Thousands are dying in Bihar due to kala azar, a deadly parasitic disease transmitted by the tiny sand fly. And a former minister says he knows how to battle the scourge.
According to C.P. Thakur, a former central minister and chairman of the Kala Azar Task Force in Bihar, over 100,000 people, mostly the poor, are suffering from this disease and thousands have already died this year.
"They are dying in thousands and silently. It is unlike when dozens died due to dengue in Delhi, creating a flutter," Thakur told IANS here.
The sand fly that transmits the disease multiplies in the cow dung villagers use liberally to plaster their shanties or as cow dung cakes for fuel.
The flies survive on the sap in banana and bamboo groves and the decomposed cow dung heaps. They make their home in the straw thatches of houses.
The disease is characterised by fever, weight loss, swelling of the spleen and liver and leads to cardiovascular complications resulting in death.

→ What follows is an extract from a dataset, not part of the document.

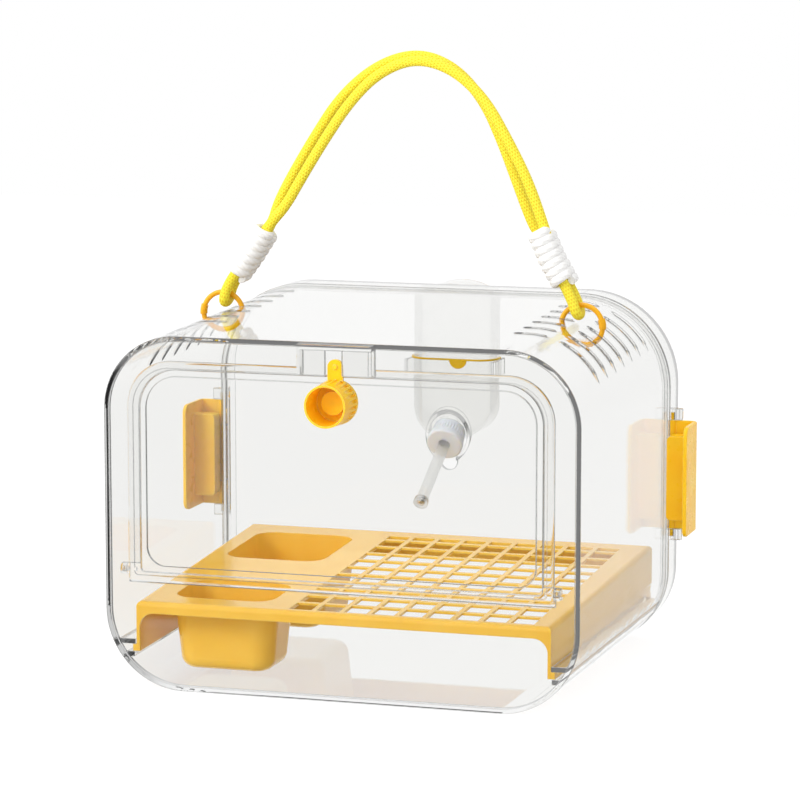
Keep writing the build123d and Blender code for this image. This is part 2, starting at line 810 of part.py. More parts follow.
def feeding_tray():
    top = tray_front_height + tray_rise + deck_thickness
    tray = tray_plan(0, leg_foot, top) & under_deck(0)
    middle = (leg_foot + tray_front_height) / 2
    long_edges = [e for e in tray.edges() if e.length > tray_length * 0.9 and e.center().Z > middle]
    tray = fillet(long_edges, deck_edge_radius)
    inner = tray_plan(leg_thickness, leg_foot - over, top, leg_thickness) & under_deck(deck_thickness)
    tray -= inner
    arch = tray_half_front - leg_thickness
    skirt_low = tray_front_height - skirt_height
    for y in (front_y + tray_front, front_y + tray_front + tray_length):
        gate = box((-arch, arch), (y - 2 * leg_thickness, y + 2 * leg_thickness), (0, skirt_low))
        gate = fillet(gate.edges().filter_by(Axis.Y).group_by(Axis.Z)[-1], leg_arch_radius)
        tray -= gate
    bead = tray_plan(-bead_out, leg_foot, leg_foot + bead_height) - tray_plan(
        leg_thickness / 2, leg_foot - over, leg_foot + bead_height + over, -over
    )
    tray += bead
    for bowl in (front_bowl, rear_bowl):
        tray += bowl() & under_deck(0)
    for bowl in (front_bowl, rear_bowl):
        tray -= bowl(bowl_wall)
    cell_x, cell_y = grid_pitch_x - grid_bar_x, grid_pitch_y - grid_bar_y
    cells = []
    for column in range(grid_columns):
        for row in range(grid_rows):
            x = grid_left + grid_pitch_x * column
            y = front_y + grid_front + grid_pitch_y * row
            far = min(y + cell_y, front_y + grid_rear)
            cells.append(box((x, x + cell_x), (y, far), (tray_front_height - skirt_height, top)))
    tray -= cells
    grid_right = grid_left + grid_pitch_x * grid_columns
    thinner = box((grid_left, grid_right), (front_y + grid_front, front_y + grid_rear), (leg_foot, top))
    return tray - (thinner & under_deck(grid_bar_height))


# ---------------------------------------------------------------- bottle, cap and tube
bottle_y = cover_back + bottle_gap + bottle_depth / 2


def flask(inset):
    """Flattened bottle with a domed top and round shoulders, less an inset all round."""
    width, height = bottle_width - 2 * inset, bottle_top - bottle_bottom - 2 * inset
    depth = bottle_depth - 2 * inset
    plan = Pos(0, bottle_y, bottle_bottom + inset) * RectangleRounded(width, depth, bottle_corner - inset)
    upright = extrude(plan, amount=height)
    front = Pos(0, (bottle_top + bottle_bottom) / 2) * Rectangle(width, height)
    front &= Pos(0, bottle_top - bottle_dome_radius) * Circle(bottle_dome_radius - inset)
    front += Pos(0, bottle_bottom + height / 4 + inset) * Rectangle(width, height / 2)
    levels = front.vertices().group_by(Axis.Y)
    front = fillet(levels[0], bottle_shoulder_radius - inset)
    levels = front.vertices().group_by(Axis.Y)
    front = fillet(levels[-1], bottle_top_radius - inset)
    across_y = Plane(origin=(0, bottle_y + depth, 0), x_dir=(1, 0, 0), z_dir=(0, -1, 0))
    return upright & extrude(across_y * front, amount=2 * depth)


def bottle_body():
    neck = neck_rod(neck_radius, -bottle_depth, neck_ahead)
    reach = bottle_y - bottle_depth / 2 + bottle_wall
    near = box((-beyond, beyond), (front_y, reach + bottle_depth / 4), (0, beyond))
    outside = flask(0) + (neck & near)
    return outside - flask(bottle_wall) - neck_rod(neck_bore, -bottle_depth / 2, neck_ahead + over)


cap_end = neck_ahead + cap_wall + seal_thickness + 2 * seal_gap
cap_start = cap_end - cap_length


def bottle_cap():
    """Screw cap with fine ribs, and a wider plain rim at the tube's end."""
    cap = neck_rod(cap_radius, cap_start, cap_end)
    rim = neck_rod(cap_rim_radius, cap_end - cap_rim_length, cap_end)
    cap += fillet(rim.edges().filter_by(GeomType.CIRCLE), cap_rim_edge)
    rib_middle = cap_end - cap_rim_length - cap_rib_length / 2
    for i in range(cap_rib_count):
        rib = Pos(cap_radius, 0, 0) * Cylinder(cap_rib_radius, cap_rib_length)
        cap += neck_frame(rib_middle).location * (Rot(Z=360 / cap_rib_count * i) * rib)
    cap -= neck_rod(neck_radius + cap_gap, cap_start - over, cap_end - cap_wall)
    return cap - neck_rod(tube_radius + running_gap, cap_start, cap_end + over)


def cap_seal():
    start = neck_ahead + seal_gap
    seal = neck_rod(neck_radius, start, start + seal_thickness)
    return seal - neck_rod(tube_radius + running_gap, start - over, start + seal_thickness + over)


tube_start = neck_ahead - tube_overlap
tube_end = tube_start + tube_length
ball_seat = tube_end - tube_lip_length


def drinking_tube():
    """Tube with a thicker lip, where a ball stops the water until the bird pushes it."""
    tube = neck_rod(tube_radius, tube_start, tube_end)
    tube += neck_rod(tube_lip_radius, ball_seat, tube_end)
    tube -= neck_rod(tube_bore, tube_start - over, ball_seat)
    tube -= neck_rod(ball_radius + running_gap, ball_seat - running_gap, tube_end - tube_rim)
    return tube - neck_rod(tube_mouth_radius, tube_end - tube_rim - running_gap, tube_end + over)


def tube_ball():
    centre = neck_frame(ball_seat).origin
    return Pos(*centre) * Sphere(ball_radius)


def bottle_collar():
    """Flat clip on the bottle's front that rests on the cradle, with a thumb tab hanging from it."""
    hole_x, hole_y = bottle_width + 2 * collar_gap, bottle_depth + 2 * collar_gap
    low = cradle_top + collar_seat_gap
    front = bottle_y - hole_y / 2 - collar_front_rim
    plan = RectangleRounded(
        hole_x + 2 * collar_side_rim, hole_y + 2 * collar_front_rim, bottle_corner + collar_gap
    )
    plan -= RectangleRounded(hole_x, hole_y, bottle_corner + collar_gap)
    clip = extrude(Pos(0, bottle_y, low) * plan, amount=collar_thickness)
    clip &= box((-beyond, beyond), (front, front + collar_arm), (0, beyond))
    middle = low + collar_thickness / 2
    tab = along_y(collar_tab_radius, front, front + collar_tab_thickness, collar_tab_offset, middle)
    return clip + (tab & box((-beyond, beyond), (front, front + collar_tab_thickness), (0, middle)))


# ---------------------------------------------------------------- rings
ring_height = roof_level(ring_x, ring_y) - ring_drop


def ring(side):
    return Pos(side * ring_x, ring_y, ring_height) * (Rot(X=90) * Torus(ring_radius, ring_wire / 2))


def ring_sleeve(side):
    """Short threaded-looking sleeve over the ring's joint."""
    outer = Torus(ring_radius, ring_wire / 2 + sleeve_wall) - Torus(ring_radius, ring_wire / 2 + sleeve_gap)
    reach = ring_radius + 2 * ring_wire
    half = radians(sleeve_half_angle)
    x, y = reach * cos(half), reach * sin(half)
    wedge = make_face(Polyline((0, 0), (x, -y), (x, y), close=True))
    wedge = extrude(wedge, amount=2 * ring_wire, both=True)
    angle = sleeve_angle if side < 0 else 180 - sleeve_angle
    piece = outer & (Rot(Z=angle) * wedge)
    return Pos(side * ring_x, ring_y, ring_height) * (Rot(X=90) * piece)


# ---------------------------------------------------------------- handle
def bend_radii(points):
    """Radius at each inner point of a route, so that each bend takes bend_share of the shorter run."""
    radii = []
    for before, here, after in zip(points, points[1:], points[2:]):
        back, ahead = here - before, after - here
        half_turn = radians(back.get_angle(ahead)) / 2
        radii.append(bend_share * min(back.length, ahead.length) / tan(half_turn))
    return radii


def cord_route():
    """Round the whole loop, from under the left wrap and back to it."""
    front = [Vector(x, ring_y - gap, z) for x, gap, z in handle_points]
    rear = [Vector(x, ring_y + gap, z) for x, gap, z in handle_points]
    along = (front[2] - front[1]).normalized()
    middle = (front[1] + front[2]) / 2
    start = middle + along * cord_end_gap / 2
    end = middle - along * cord_end_gap / 2
    return [start] + front[2:] + rear[::-1] + front[:2] + [end]


def handle_cord():
    points = cord_route()
    radii = bend_radii(points)
    path = FilletPolyline(*points, radius=radii)
    section = Plane(origin=path @ 0, z_dir=path % 0) * Circle(cord_diameter / 2)
    tube = sweep(section, path=path)
    print("cord: length", round(path.length, 1), "volume", round(tube.volume))
    print("cord: section times length", round(path.length * pi * cord_diameter**2 / 4))
    print("cord: radii", [round(r, 1) for r in radii])
    return tube


def handle_wrap(points, gap, foot_run):
    """Sleeve of wound cord round both strands, along three points from the foot up.

    The route is already straight where its bend above the ring ends, which is where
    the sleeve starts; foot_run is the shorter of the two runs at that bend.
    """
    foot, middle, top = [Vector(x, ring_y, z) for x, _, z in points]
    up, on = middle - foot, top - middle
    start = foot + up.normalized() * (bend_share * foot_run + wrap_end_gap)
    end = top - on.normalized() * wrap_top_gap
    path = FilletPolyline(start, middle, end, radius=bend_radii([foot, middle, top]))
    across = Plane(origin=path @ 0, x_dir=(0, 1, 0), z_dir=path % 0)
    inner = cord_diameter / 2 + wrap_gap
    outer = inner + wrap_thickness
    sleeve = sweep(across * SlotCenterToCenter(2 * gap, 2 * outer), path=path)
    return sleeve - sweep(across * SlotCenterToCenter(2 * gap, 2 * inner), path=path)


def handle_wraps():
    """Left and right sleeves."""
    wraps = []
    for points in (handle_points, handle_points[::-1]):
        ends = [Vector(x, ring_y + gap, z) for x, gap, z in points[:2]]
        wraps.append(handle_wrap(points[1:4], points[1][1], (ends[1] - ends[0]).length))
    return wraps


# ---------------------------------------------------------------- files
def main():
    right = latch_right()
    left_wrap, right_wrap = handle_wraps()
    pieces = {
        "body_shell": body_shell(),
        "front_door": front_door(),
        "latch_knob": latch_knob(),
        "knob_washer": knob_washer(),
        "knob_screw": knob_screw(),
        "rear_cover": rear_cover(),
        "latch_right": right,
        "latch_left": mirror_x(right),
        "feeding_tray": feeding_tray(),
        "bottle_body": bottle_body(),
        "bottle_cap": bottle_cap(),
        "cap_seal": cap_seal(),
        "drinking_tube": drinking_tube(),
        "tube_ball": tube_ball(),
        "bottle_collar": bottle_collar(),
        "ring_left": ring(-1),
        "ring_right": ring(1),
        "sleeve_left": ring_sleeve(-1),
        "sleeve_right": ring_sleeve(1),
        "handle_cord": handle_cord(),
        "wrap_left": left_wrap,
        "wrap_right": right_wrap,
    }
    os.makedirs("parts", exist_ok=True)
    for name, piece in pieces.items():
        piece.label = name
        export_step(piece, f"parts/{name}.step")


main()
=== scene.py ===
"""Clear travel carrier for a small bird: studio, materials and the rope handle, in metres."""
from math import cos, pi, sin

import bpy
from mathutils import Matrix, Vector


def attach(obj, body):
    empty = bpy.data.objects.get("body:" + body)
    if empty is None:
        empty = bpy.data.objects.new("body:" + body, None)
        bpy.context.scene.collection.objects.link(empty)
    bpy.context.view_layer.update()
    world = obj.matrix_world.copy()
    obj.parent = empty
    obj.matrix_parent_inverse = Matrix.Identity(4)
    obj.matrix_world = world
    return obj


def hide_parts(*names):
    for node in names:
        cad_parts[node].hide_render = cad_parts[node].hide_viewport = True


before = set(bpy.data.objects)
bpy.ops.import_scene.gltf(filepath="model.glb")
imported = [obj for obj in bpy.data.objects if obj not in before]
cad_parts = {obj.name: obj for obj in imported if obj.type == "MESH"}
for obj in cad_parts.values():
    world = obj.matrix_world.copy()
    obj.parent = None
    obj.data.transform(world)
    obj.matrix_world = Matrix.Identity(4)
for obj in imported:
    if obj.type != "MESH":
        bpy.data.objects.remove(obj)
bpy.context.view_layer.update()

# ---------------------------------------------------------------- camera
CAMERA_PLACE = Vector((0.6423, -2.0821, 0.4917))
CAMERA_TARGET = Vector((0.0392, -0.12435, 0.18685))
CAMERA_LENS = 156.8

# ---------------------------------------------------------------- handle
RING_PLANE_Y = 0.00245
CORD_DIAMETER = 0.0066
CORD_END_GAP = 0.0003
CORD_SIDES = 32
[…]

"A large number of patients in flood-prone north Bihar districts hardly report to health centres and die a silent death," said Thakur, an internationally reputed expert of kala azar.
He said the official figure of 30,000 kala azar cases is far from reality.
"Those are only the reported cases of kala azar. What about those cases that go unreported in rural areas? There was no figure available about them," Thakur said.
Early this year, Chief Minister Nitish Kumar set up the task force on kala azar headed by Thakur to suggest measures to eradicate the disease by 2010.
Thakur said that continued spraying of insecticides for at least five years in a phased manner and supervised administration of Amphotericin B could eliminate the disease.
"There is an urgent need for at least 100,000 vials of Amphotericin-B to control the rising incidence of kala azar. For a complete
elimination of the disease, over 500,000 vials are required," Thakur said.
Currently, 31 of 38 districts in Bihar are in the grip of the disease.
"Dengue deaths in Delhi has become a national issue, but deaths due to kala azar that has been regularly reported in rural Bihar hardly makes any news," he lamented.
Experts say poor living standards and unhygienic conditions make members of the Mushahar community of Dalits an easy prey to the disease.
The kala azar, medically known as Visceral Leishmaniasis, is also known as the poor man's disease because it affects the poorest of the poor.
According to sources in the state government, the World Bank, WHO and the Bill Gates Foundation have shown keen interest to fund the kala azar eradication programme.
Many of the worst kala azar hit areas of Bihar are the northern districts of Vaishali, Muzaffarpur, Sitamarhi, Sheohar and East and West Champaran.
Bihar last faced a kala azar epidemic in 1991 when 250,000 cases were reported. In 2000, the numbers were low but started rising from 2003.
The disease occurs in 62 countries, primarily in the developing world. Around 90 percent of world cases are found in India, Bangladesh, Nepal, Sudan and northeast Brazil.
Experts say over 60 percent of the cases in India are found in Bihar alone.